Available data –
— start —
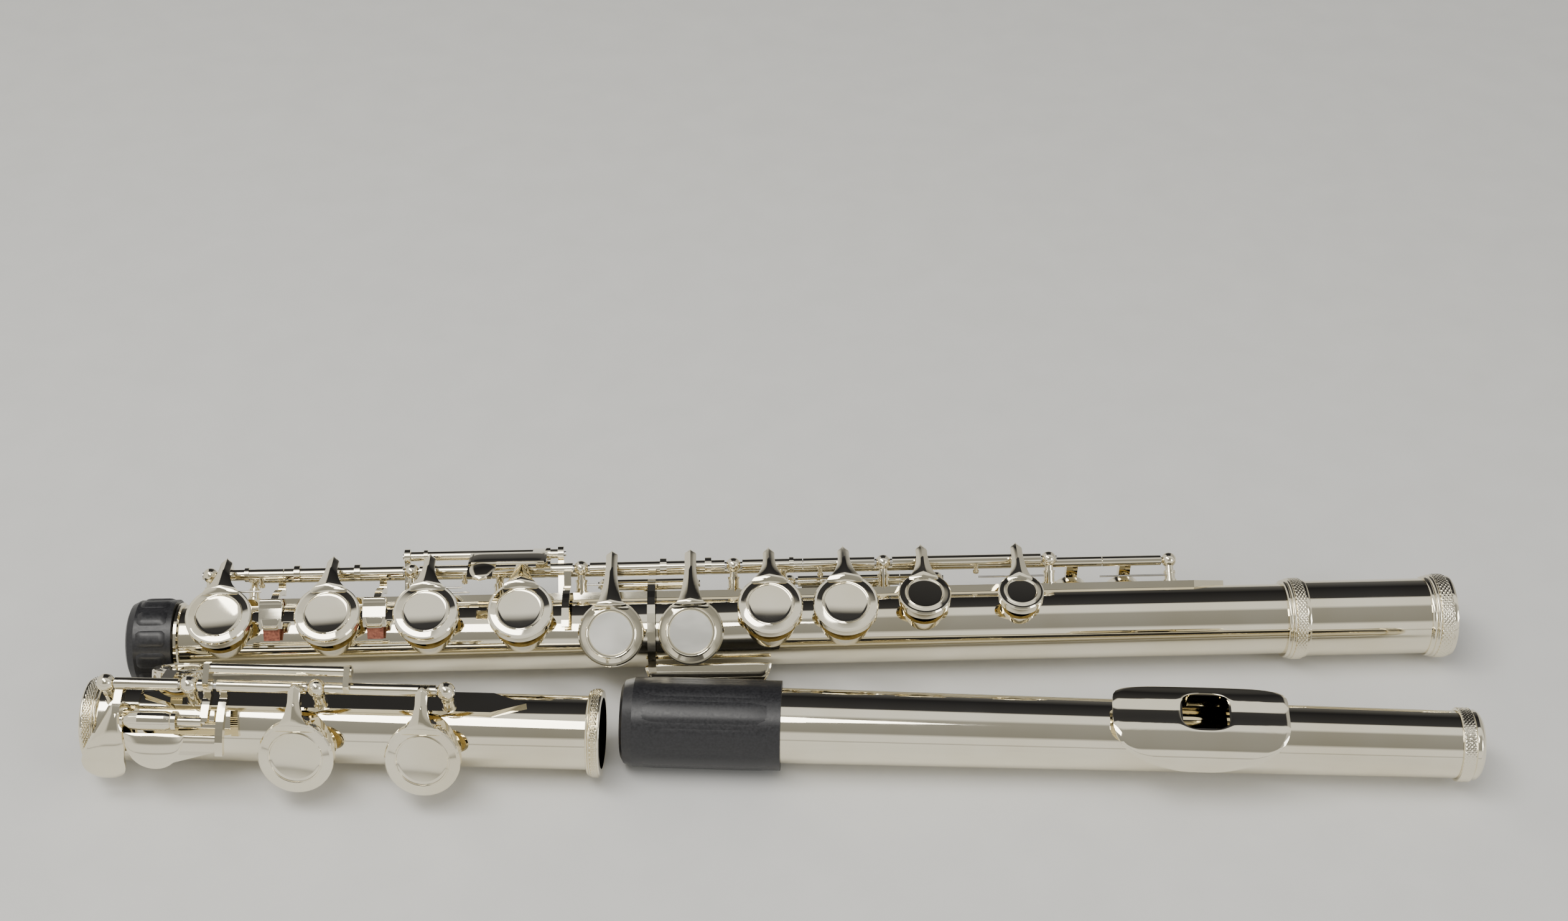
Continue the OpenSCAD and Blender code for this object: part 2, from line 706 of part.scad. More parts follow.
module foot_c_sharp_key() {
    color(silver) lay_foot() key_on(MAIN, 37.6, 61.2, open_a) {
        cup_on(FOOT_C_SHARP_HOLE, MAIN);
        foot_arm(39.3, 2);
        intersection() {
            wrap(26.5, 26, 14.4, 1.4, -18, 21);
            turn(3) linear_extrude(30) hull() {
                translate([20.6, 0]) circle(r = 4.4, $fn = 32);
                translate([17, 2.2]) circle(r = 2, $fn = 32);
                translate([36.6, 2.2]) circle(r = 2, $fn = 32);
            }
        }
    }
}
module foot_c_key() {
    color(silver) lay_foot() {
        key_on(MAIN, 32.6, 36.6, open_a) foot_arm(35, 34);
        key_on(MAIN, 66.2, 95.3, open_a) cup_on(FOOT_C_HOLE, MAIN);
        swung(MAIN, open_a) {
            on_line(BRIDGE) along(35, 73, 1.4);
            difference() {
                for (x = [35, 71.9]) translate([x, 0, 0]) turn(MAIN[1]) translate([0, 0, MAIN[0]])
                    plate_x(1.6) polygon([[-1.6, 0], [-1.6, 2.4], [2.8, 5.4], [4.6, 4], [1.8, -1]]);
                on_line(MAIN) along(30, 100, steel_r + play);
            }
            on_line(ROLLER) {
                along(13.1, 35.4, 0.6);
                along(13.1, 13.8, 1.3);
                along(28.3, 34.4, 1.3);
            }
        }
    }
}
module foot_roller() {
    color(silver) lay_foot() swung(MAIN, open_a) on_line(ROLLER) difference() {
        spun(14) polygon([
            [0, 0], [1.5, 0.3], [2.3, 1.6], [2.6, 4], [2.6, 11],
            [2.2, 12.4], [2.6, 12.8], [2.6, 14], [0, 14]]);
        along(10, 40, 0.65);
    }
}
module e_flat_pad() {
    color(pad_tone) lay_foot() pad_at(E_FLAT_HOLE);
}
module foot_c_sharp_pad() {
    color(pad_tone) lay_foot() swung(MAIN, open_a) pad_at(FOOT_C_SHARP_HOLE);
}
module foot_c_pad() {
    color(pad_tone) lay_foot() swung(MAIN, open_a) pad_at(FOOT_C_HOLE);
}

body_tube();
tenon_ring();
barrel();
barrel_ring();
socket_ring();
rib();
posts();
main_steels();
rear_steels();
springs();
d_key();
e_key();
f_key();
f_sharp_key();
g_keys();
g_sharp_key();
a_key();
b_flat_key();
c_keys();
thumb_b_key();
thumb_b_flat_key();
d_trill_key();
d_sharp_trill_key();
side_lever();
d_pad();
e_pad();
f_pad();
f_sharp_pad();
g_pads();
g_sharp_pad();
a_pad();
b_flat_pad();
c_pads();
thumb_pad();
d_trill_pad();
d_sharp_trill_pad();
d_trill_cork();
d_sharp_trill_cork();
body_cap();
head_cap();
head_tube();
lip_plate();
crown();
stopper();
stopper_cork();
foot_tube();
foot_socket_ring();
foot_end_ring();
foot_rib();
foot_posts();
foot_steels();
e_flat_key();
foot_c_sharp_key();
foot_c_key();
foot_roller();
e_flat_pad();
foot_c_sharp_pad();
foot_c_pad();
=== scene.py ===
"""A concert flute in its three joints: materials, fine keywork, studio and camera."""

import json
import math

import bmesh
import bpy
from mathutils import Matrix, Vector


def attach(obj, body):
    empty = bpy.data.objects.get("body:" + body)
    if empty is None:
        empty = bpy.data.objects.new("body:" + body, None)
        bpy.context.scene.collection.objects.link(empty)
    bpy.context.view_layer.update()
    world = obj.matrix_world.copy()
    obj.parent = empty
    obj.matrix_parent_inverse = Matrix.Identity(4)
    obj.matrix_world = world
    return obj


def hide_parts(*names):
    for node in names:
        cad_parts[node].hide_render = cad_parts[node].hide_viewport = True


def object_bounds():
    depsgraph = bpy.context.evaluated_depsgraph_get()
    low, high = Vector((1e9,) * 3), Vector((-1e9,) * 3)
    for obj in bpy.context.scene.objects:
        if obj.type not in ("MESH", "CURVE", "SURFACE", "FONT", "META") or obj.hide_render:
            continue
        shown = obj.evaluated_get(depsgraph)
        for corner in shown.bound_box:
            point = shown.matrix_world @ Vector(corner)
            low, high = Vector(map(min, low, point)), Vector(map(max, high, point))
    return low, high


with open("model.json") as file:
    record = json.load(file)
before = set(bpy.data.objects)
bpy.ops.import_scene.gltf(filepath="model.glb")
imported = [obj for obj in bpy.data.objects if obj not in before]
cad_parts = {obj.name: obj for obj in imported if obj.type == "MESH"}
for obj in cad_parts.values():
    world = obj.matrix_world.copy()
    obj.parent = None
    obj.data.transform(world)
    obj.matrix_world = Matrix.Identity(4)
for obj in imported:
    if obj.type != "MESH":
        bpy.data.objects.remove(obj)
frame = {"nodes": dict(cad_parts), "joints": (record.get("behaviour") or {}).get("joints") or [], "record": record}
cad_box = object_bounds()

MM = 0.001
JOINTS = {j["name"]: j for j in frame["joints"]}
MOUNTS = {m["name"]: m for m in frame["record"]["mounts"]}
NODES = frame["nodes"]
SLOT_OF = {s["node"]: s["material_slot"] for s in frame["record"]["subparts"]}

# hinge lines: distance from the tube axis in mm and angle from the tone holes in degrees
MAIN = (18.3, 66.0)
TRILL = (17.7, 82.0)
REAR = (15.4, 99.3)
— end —
Description of the task – Reproduce, exactly as written, the stretch of lines whose first line is the one with "body_tube();" and whose last line is the one with "if obj.type not".

Final result –
body_tube();
tenon_ring();
barrel();
barrel_ring();
socket_ring();
rib();
posts();
main_steels();
rear_steels();
springs();
d_key();
e_key();
f_key();
f_sharp_key();
g_keys();
g_sharp_key();
a_key();
b_flat_key();
c_keys();
thumb_b_key();
thumb_b_flat_key();
d_trill_key();
d_sharp_trill_key();
side_lever();
d_pad();
e_pad();
f_pad();
f_sharp_pad();
g_pads();
g_sharp_pad();
a_pad();
b_flat_pad();
c_pads();
thumb_pad();
d_trill_pad();
d_sharp_trill_pad();
d_trill_cork();
d_sharp_trill_cork();
body_cap();
head_cap();
head_tube();
lip_plate();
crown();
stopper();
stopper_cork();
foot_tube();
foot_socket_ring();
foot_end_ring();
foot_rib();
foot_posts();
foot_steels();
e_flat_key();
foot_c_sharp_key();
foot_c_key();
foot_roller();
e_flat_pad();
foot_c_sharp_pad();
foot_c_pad();
=== scene.py ===
"""A concert flute in its three joints: materials, fine keywork, studio and camera."""

import json
import math

import bmesh
import bpy
from mathutils import Matrix, Vector


def attach(obj, body):
    empty = bpy.data.objects.get("body:" + body)
    if empty is None:
        empty = bpy.data.objects.new("body:" + body, None)
        bpy.context.scene.collection.objects.link(empty)
    bpy.context.view_layer.update()
    world = obj.matrix_world.copy()
    obj.parent = empty
    obj.matrix_parent_inverse = Matrix.Identity(4)
    obj.matrix_world = world
    return obj


def hide_parts(*names):
    for node in names:
        cad_parts[node].hide_render = cad_parts[node].hide_viewport = True


def object_bounds():
    depsgraph = bpy.context.evaluated_depsgraph_get()
    low, high = Vector((1e9,) * 3), Vector((-1e9,) * 3)
    for obj in bpy.context.scene.objects:
        if obj.type not in ("MESH", "CURVE", "SURFACE", "FONT", "META") or obj.hide_render:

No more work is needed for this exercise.